郵政民営化の見直しもモラトリアムも、そもそも困っている国民や中小企業を助けるための政策。普通に考えれば、決して悪いことではないことがわかるはずだ。それは巡り巡って、結局は「強者」のためにもなる。
私は以前から「格差の是正」を唱えているが、それは金持ちを貧乏にすることではない。重要なのは、「恵まれない人を豊かにする」ことだ。それこそが、格差の是正につながると信じている。そのために、郵政や金融機関に対して「ちゃんと社会的責任を果たせ」と言っているだけだ。
――亀井大臣の政策ポリシーは、今後も変わることはないだろうか?
ケースバイケースで柔軟に対応していくことは必要だが、基本路線を変えるつもりはない。たとえば金融庁の職員には、「過去の金融政策とは完全に決別した。私の方針が不服なら辞表を出してくれても構わない」と伝えている。

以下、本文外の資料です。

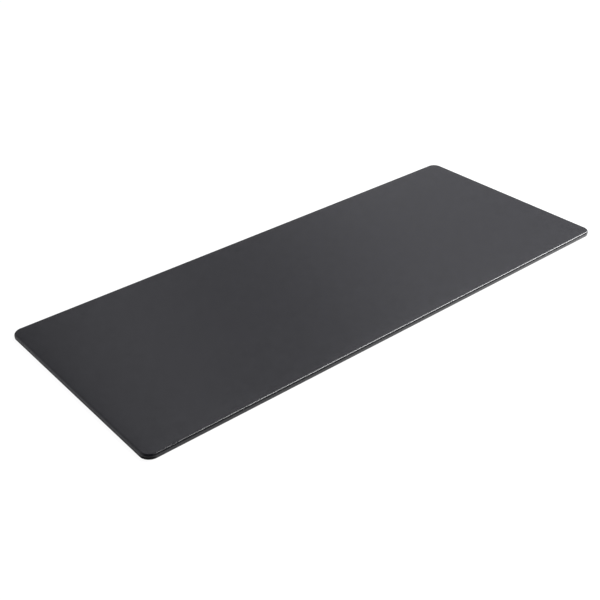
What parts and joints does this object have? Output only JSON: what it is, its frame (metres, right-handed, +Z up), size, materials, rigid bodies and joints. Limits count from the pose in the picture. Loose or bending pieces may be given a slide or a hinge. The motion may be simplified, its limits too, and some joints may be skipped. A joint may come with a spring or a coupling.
{
  "type": "desk mat",
  "caption": "Long, thin padded desk mat with rounded corners, wrapped in dark leatherette with a rolled edge and a flat non-slip underside.",
  "frame": {"origin": "middle of the underside, on the desk", "axes": "+X along the mat's length, +Y from the user's long edge to the far long edge, +Z up out of the writing surface"},
  "size_m": [0.85, 0.35, 0.008],
  "materials": {
    "leatherette": "satin black leatherette with a fine pebbled grain",
    "foam": "soft closed-cell foam, matte",
    "fibreboard": "plain fibreboard, smooth and uncoated",
    "card": "plain grey card",
    "backing": "short-napped black non-slip microfibre, matte"
  },
  "bodies": {
    "root": {"leatherette_cover": "leatherette", "foam_pad": "foam", "core_board": "fibreboard", "infill_card": "card", "nonslip_backing": "backing"}
  },
  "joints": []
}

仕方がなかった側面もあるのはわかるが、過去に「やってはいけない政策をやってしまった」という反省に立ち、今後は私の指示に従って力を発揮して欲しいとお願いしているところだ。
――亀井大臣が代表を務める国民新党は、新党日本、平沼グループとの連携が報じられている。場合によっては、新党結成の可能性もあると聞く。今後各党は、政策面で歩調を合わせていくのか?
彼らに対しては、確かに「一緒にやろう」という話はしている。現在、具体的な協議をしているところだ。歩み寄りは、どちらからと言うわけではなく、阿吽の呼吸で始まったものだ。
「市場原理資本主義をよしとしない」「日本の文化や伝統を守る」など、もともと新党日本や平沼グループは、国民新党とポリシーが似ている。今後、前向きな話し合いができればと思っている。